Figure 4. Bayesian posterior over rock fraction (r) and weathering extent (τ) when the immobile tracer change is small but significant (here: r ~ 1%), and the mobile tracer change is statistically insignificant. The hatched band marks where the mobile tracer cannot distinguish τ from 1. Drag the sliders to change the observed mobile change (ΔX) and its spread (σ_X); watch the posterior shift across the hatched region. The stats below report where the posterior actually sits — its median τ, its 30th-percentile τ, and the lowest dissolution fraction consistent with the data.

The hatched area in this figure represents the area where τ is statistically indistinguishable from 1. In this instance, the median τ is estimated close to 0.75 — but the entire region between 0.5 and 1 is statistically indistinguishable. This poses a challenge for two reasons: first — what should actually get credited? Should it be the minimum possible τ that could be explained by the data? Secondly, how will we understand the progression of weathering in this dataset — when would we expect τ = 1 to actually be achieved in this system? We don't claim to know the answer, but we do know such situations can commonly arise when application rates are small and sampling depths are large — and as such, this dynamic should play an important role in MRV design for ERW deployments.

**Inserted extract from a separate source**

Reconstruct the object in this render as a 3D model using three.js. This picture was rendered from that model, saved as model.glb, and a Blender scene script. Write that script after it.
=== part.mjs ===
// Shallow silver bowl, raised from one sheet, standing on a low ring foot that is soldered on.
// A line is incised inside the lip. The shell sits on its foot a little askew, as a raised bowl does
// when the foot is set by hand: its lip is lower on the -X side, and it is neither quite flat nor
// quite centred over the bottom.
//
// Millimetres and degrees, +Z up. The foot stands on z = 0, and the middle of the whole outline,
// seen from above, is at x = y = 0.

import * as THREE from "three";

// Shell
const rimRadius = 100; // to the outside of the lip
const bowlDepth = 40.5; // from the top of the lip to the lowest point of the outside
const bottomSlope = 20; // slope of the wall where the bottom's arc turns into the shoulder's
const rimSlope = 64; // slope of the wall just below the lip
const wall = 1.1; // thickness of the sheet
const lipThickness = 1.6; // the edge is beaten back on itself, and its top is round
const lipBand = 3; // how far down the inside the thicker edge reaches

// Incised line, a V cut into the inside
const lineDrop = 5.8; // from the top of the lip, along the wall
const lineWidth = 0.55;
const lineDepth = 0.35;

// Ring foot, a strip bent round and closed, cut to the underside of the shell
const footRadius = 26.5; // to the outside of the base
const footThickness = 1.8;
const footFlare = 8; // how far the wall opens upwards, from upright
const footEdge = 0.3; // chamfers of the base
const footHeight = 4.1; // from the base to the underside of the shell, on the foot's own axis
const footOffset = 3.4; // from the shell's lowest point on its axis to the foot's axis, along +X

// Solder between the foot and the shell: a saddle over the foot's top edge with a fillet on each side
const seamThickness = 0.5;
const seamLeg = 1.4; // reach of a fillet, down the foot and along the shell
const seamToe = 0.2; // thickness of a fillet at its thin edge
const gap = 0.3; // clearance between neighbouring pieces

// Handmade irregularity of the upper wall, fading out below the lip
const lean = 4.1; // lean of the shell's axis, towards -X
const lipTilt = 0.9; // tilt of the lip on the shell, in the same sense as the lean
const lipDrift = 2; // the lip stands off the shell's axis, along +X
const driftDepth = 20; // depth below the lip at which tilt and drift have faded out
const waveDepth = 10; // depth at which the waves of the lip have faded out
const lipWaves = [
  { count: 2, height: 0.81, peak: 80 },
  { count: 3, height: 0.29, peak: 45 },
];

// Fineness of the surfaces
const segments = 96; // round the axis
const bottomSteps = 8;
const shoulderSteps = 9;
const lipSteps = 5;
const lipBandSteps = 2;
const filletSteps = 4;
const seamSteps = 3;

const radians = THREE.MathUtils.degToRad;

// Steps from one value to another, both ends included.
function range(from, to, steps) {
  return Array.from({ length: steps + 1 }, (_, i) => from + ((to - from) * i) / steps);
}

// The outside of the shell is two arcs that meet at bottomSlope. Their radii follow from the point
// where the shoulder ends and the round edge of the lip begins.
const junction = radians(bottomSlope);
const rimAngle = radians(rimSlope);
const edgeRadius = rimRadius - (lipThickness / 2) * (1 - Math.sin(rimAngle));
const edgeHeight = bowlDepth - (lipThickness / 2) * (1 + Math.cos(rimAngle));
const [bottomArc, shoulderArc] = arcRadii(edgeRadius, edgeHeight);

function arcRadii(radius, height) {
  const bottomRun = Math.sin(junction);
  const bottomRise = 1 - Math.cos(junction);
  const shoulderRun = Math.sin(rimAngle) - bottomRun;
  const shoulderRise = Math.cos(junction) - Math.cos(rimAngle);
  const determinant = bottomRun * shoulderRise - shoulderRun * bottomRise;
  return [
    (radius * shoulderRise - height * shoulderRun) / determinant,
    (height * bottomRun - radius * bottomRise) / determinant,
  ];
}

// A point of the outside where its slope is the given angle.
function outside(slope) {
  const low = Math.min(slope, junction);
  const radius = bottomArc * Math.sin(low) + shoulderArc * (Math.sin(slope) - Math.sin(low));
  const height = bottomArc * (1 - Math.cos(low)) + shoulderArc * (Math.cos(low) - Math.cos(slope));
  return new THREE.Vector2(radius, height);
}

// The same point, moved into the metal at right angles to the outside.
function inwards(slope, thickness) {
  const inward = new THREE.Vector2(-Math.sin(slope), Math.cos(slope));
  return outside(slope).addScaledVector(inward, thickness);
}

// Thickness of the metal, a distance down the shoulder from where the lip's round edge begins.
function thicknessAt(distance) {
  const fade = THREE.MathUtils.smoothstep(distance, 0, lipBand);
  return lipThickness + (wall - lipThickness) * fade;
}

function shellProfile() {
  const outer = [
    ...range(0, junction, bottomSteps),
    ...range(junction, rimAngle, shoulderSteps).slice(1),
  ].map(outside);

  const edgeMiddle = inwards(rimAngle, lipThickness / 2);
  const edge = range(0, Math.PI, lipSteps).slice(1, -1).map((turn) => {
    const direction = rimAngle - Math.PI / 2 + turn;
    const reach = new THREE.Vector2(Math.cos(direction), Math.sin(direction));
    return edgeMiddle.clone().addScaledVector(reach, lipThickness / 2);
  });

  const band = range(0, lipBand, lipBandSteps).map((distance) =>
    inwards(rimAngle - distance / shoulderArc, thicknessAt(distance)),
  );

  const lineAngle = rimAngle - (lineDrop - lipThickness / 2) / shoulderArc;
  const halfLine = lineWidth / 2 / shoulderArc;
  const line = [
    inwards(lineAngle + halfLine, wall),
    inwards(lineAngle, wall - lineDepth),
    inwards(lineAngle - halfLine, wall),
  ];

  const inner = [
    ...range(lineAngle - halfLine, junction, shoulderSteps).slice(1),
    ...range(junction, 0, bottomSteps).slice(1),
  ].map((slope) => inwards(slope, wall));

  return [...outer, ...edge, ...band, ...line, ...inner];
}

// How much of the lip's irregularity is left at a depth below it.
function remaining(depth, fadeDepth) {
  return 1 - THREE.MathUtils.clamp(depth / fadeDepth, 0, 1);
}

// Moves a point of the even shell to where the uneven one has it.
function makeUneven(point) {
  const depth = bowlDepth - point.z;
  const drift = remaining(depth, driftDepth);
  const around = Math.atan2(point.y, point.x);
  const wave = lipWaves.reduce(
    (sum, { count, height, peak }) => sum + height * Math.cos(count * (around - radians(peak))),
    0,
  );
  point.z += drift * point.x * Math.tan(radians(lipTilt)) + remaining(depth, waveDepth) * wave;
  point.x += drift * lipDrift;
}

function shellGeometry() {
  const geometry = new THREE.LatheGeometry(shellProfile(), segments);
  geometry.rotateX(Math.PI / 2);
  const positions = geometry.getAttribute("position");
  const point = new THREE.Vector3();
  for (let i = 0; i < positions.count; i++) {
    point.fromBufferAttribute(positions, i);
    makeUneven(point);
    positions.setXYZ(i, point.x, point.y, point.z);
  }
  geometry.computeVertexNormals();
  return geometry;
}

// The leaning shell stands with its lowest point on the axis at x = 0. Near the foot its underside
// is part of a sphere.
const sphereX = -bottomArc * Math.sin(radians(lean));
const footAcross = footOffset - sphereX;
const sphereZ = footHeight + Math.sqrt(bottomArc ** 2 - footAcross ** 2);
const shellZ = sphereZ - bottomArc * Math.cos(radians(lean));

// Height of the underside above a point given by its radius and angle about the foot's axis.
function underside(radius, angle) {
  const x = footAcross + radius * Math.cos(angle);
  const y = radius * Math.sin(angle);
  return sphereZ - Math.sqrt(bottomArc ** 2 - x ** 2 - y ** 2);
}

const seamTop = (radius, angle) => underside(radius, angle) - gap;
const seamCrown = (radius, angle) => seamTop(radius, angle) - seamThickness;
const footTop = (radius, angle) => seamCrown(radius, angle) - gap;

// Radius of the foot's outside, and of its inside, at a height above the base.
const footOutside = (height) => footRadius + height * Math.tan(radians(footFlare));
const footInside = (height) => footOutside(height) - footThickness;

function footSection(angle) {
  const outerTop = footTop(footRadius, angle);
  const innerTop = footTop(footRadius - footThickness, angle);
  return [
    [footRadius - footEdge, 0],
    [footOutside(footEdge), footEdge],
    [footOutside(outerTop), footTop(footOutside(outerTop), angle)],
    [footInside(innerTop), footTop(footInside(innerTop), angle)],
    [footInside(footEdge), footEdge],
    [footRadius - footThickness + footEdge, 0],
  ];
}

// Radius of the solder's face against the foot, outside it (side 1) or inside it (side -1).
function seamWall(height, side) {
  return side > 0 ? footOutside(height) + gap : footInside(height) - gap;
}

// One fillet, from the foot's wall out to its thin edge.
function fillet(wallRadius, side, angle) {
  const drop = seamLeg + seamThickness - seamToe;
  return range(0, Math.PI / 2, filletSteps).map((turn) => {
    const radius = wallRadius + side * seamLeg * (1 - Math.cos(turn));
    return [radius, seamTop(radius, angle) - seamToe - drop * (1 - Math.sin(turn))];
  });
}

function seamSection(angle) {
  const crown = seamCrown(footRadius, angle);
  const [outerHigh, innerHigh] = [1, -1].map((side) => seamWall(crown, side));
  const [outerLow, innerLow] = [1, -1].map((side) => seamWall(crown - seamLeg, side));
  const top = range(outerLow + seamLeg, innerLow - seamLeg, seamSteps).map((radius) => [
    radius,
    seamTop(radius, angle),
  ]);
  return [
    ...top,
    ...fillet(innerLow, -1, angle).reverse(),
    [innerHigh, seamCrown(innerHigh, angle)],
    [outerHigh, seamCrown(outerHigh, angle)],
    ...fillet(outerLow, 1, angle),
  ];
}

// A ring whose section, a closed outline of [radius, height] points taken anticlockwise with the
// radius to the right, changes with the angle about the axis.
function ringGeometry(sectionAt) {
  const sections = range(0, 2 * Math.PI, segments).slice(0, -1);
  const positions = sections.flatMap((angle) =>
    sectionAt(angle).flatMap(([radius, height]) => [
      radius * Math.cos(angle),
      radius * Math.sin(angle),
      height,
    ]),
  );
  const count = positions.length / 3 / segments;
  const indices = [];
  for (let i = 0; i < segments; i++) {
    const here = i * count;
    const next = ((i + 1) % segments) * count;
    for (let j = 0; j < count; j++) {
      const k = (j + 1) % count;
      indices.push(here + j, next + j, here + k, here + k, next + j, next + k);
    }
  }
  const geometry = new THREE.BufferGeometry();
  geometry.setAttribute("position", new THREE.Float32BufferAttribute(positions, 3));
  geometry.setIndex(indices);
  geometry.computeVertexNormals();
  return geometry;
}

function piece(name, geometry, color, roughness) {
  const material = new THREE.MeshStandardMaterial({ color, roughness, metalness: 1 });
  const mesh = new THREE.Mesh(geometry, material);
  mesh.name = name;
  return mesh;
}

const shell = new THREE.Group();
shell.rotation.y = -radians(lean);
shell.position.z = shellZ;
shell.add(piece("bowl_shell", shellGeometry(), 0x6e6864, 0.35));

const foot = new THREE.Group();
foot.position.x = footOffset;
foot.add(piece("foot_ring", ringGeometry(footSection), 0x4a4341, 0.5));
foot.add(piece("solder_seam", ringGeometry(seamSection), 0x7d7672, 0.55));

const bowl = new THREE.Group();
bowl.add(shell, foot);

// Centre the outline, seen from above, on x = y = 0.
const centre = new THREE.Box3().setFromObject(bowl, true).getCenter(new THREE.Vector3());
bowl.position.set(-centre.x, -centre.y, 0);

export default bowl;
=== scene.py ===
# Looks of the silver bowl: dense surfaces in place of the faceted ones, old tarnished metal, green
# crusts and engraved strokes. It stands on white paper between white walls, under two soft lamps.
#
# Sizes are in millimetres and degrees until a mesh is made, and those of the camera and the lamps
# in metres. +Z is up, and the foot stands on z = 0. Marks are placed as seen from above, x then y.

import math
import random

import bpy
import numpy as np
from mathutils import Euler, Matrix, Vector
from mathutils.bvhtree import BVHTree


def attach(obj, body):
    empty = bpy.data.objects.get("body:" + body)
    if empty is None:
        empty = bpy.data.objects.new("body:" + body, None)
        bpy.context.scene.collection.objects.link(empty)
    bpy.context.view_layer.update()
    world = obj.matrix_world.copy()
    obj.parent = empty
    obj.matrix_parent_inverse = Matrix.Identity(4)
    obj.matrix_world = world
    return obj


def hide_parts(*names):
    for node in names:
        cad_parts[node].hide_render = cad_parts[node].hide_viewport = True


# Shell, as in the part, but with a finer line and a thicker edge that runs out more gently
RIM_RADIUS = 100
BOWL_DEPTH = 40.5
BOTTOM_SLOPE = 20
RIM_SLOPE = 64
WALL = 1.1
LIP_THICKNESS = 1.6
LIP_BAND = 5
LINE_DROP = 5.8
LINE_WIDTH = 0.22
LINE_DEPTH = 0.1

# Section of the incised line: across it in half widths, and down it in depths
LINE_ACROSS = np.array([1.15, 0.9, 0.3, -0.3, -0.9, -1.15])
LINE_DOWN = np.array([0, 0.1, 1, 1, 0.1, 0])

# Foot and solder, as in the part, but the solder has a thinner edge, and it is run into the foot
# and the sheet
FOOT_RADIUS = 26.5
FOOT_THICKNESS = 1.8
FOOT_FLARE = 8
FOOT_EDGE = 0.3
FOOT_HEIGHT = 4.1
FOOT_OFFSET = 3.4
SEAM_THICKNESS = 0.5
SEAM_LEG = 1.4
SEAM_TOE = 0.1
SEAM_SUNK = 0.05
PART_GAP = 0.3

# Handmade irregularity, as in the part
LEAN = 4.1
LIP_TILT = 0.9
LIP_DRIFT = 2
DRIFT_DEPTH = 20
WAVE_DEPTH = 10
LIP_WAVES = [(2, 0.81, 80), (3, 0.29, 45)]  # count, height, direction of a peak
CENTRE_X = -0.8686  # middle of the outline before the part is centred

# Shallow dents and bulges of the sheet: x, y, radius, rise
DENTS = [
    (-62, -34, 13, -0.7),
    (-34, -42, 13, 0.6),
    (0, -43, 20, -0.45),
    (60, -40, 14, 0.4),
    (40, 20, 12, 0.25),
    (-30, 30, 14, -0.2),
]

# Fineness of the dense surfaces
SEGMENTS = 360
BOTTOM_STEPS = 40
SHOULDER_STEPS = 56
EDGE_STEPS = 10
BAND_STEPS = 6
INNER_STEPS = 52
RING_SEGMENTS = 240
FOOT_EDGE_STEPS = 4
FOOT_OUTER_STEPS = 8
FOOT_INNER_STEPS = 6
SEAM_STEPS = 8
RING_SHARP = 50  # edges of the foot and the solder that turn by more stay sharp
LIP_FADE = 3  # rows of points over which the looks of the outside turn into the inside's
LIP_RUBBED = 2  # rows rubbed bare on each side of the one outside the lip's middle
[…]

A note on Spatial Autocorrelation

These tests do not assess one important component of any solid-phase dataset: spatial structure. Spatial autocorrelation — the relationship in soil composition of sampling locations based on their spatial distance — can overstate the number of truly independent measurements, which is what our forward and backwards models assume. As such, we should clarify here that the sample size slider is meant to represent the number of independent measurements, which may or may not equate to the number of sampling locations, depending on their degree of spatial autocorrelation.